INSTRUCTIONS TO FOLLOW
Without altering anything, output the material below.

DATA EXCERPT
━━━━━━━━━━━━━━━━

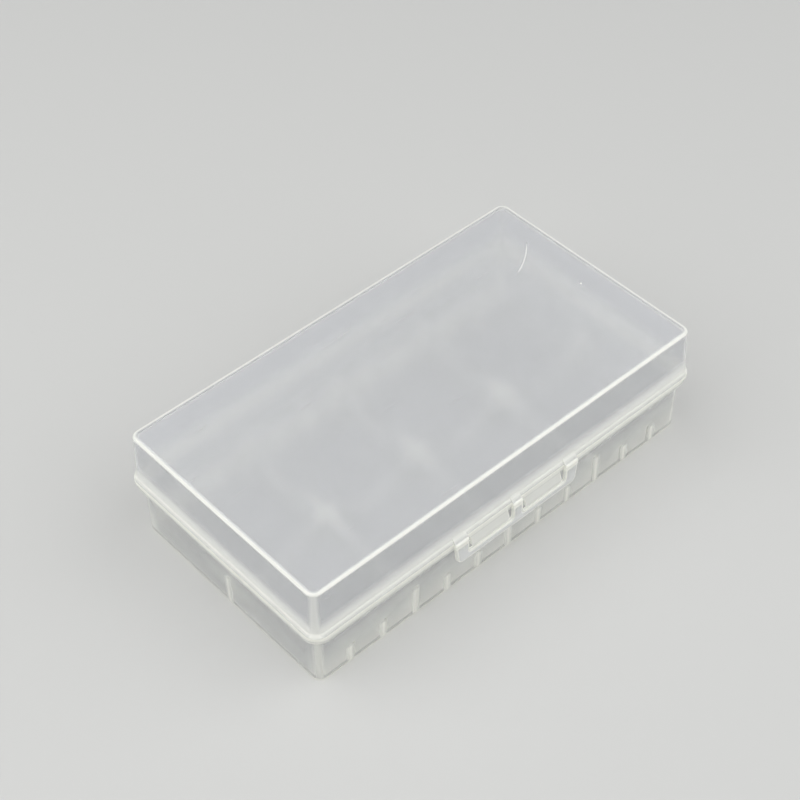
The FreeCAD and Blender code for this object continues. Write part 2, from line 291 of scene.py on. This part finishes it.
def tray_painted_highlights(tree, place):
    """Painted highlights of the tray: whiter rib roots, ribs, catches, flange, corner columns and foot.
    """
    x, y, z = add_node(tree, "ShaderNodeSeparateXYZ", {0: place}).outputs
    off_middle = add_node(
        tree, "ShaderNodeVectorMath", {"operation": "ABSOLUTE", 0: place}
    ).outputs["Vector"]
    far_x, far_y, _ = add_node(tree, "ShaderNodeSeparateXYZ", {0: off_middle}).outputs
    off_divider, off_stop = [
        add_node(tree, "ShaderNodeMath", {"operation": "PINGPONG", 0: x, 1: spacing / 2}).outputs["Value"]
        for spacing in (bay_pitch, bay_pitch / 3)
    ]
    # A rib seen end on, through the wall it grows from, gets a painted highlight as a white bar.
    rib_roots = [
        (
            0.75,
            [
                (off_rib, *rib_side),
                (z, top + rib_top_haze, top - rib_top_core),
                (towards_wall, wall_face, wall_face + patch_depth),
            ],
        )
        for off_rib, top, towards_wall, wall_face in (
            (off_divider, divider_top, far_y, cavity_half_y),
            (off_stop, stop_top, far_y, cavity_half_y),
            (far_y, divider_top, far_x, cavity_half_x),
        )
    ]
    in_cavity = [
        (far_x, cavity_half_x, cavity_half_x - patch_depth),
        (far_y, cavity_half_y, cavity_half_y - patch_depth),
        (z, floor_top + floor_gap, floor_top + patch_depth),
    ]
    towards = add_node(tree, "ShaderNodeCombineXYZ", {"X": off_divider, "Y": far_y}).outputs["Vector"]
    off_crossing = add_node(
        tree, "ShaderNodeVectorMath", {"operation": "LENGTH", 0: towards}
    ).outputs["Value"]
    return rib_roots + [
        # The ribs inside the cavity are met on both faces and get a painted highlight, as though denser
        # than a wall, strongest where two of them cross and where they meet the wall.
        (0.15, in_cavity),
        (0.95, in_cavity + [(off_crossing, *crossing_spread), (z, *crossing_rise)]),
        (0.9, in_cavity + [(far_y, *divider_end)]),
        # Painted highlights on solid places: the catches, the flange with the lip behind it, the vertical
        # corners, which are seen edge on, and the foot.
        (0.7, [(y, flange_face_y - flange_gap, flange_face_y - patch_depth)]),
        (0.8, [(z, *flange_from_below), (z, *flange_from_above)]),
        (0.5, [(far_x, *column_along_x), (far_y, *column_along_y)]),
        (1.0, [(z, *foot_fade)]),
    ]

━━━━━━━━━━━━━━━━

ANSWER TO THIS PROBLEM
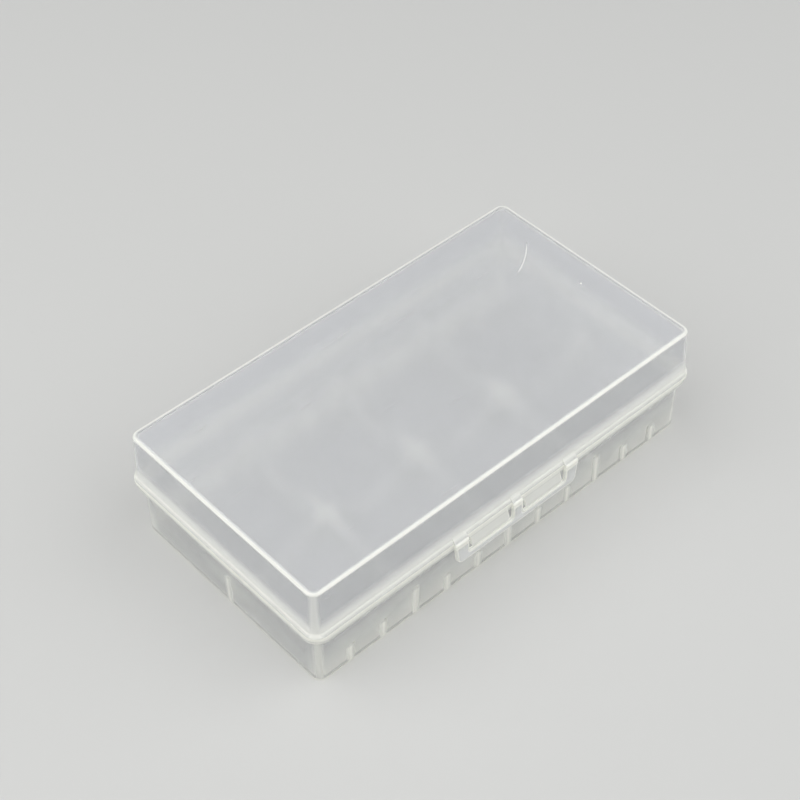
The FreeCAD and Blender code for this object continues. Write part 2, from line 291 of scene.py on. This part finishes it.
def tray_painted_highlights(tree, place):
    """Painted highlights of the tray: whiter rib roots, ribs, catches, flange, corner columns and foot.
    """
    x, y, z = add_node(tree, "ShaderNodeSeparateXYZ", {0: place}).outputs
    off_middle = add_node(
        tree, "ShaderNodeVectorMath", {"operation": "ABSOLUTE", 0: place}
    ).outputs["Vector"]
    far_x, far_y, _ = add_node(tree, "ShaderNodeSeparateXYZ", {0: off_middle}).outputs
    off_divider, off_stop = [
        add_node(tree, "ShaderNodeMath", {"operation": "PINGPONG", 0: x, 1: spacing / 2}).outputs["Value"]
        for spacing in (bay_pitch, bay_pitch / 3)
    ]
    # A rib seen end on, through the wall it grows from, gets a painted highlight as a white bar.
    rib_roots = [
        (
            0.75,
            [
                (off_rib, *rib_side),
                (z, top + rib_top_haze, top - rib_top_core),
                (towards_wall, wall_face, wall_face + patch_depth),
            ],
        )
        for off_rib, top, towards_wall, wall_face in (
            (off_divider, divider_top, far_y, cavity_half_y),
            (off_stop, stop_top, far_y, cavity_half_y),
            (far_y, divider_top, far_x, cavity_half_x),
        )
    ]
    in_cavity = [
        (far_x, cavity_half_x, cavity_half_x - patch_depth),
        (far_y, cavity_half_y, cavity_half_y - patch_depth),
        (z, floor_top + floor_gap, floor_top + patch_depth),
    ]
    towards = add_node(tree, "ShaderNodeCombineXYZ", {"X": off_divider, "Y": far_y}).outputs["Vector"]
    off_crossing = add_node(
        tree, "ShaderNodeVectorMath", {"operation": "LENGTH", 0: towards}
    ).outputs["Value"]
    return rib_roots + [
        # The ribs inside the cavity are met on both faces and get a painted highlight, as though denser
        # than a wall, strongest where two of them cross and where they meet the wall.
        (0.15, in_cavity),
        (0.95, in_cavity + [(off_crossing, *crossing_spread), (z, *crossing_rise)]),
        (0.9, in_cavity + [(far_y, *divider_end)]),
        # Painted highlights on solid places: the catches, the flange with the lip behind it, the vertical
        # corners, which are seen edge on, and the foot.
        (0.7, [(y, flange_face_y - flange_gap, flange_face_y - patch_depth)]),
        (0.8, [(z, *flange_from_below), (z, *flange_from_above)]),
        (0.5, [(far_x, *column_along_x), (far_y, *column_along_y)]),
        (1.0, [(z, *foot_fade)]),
    ]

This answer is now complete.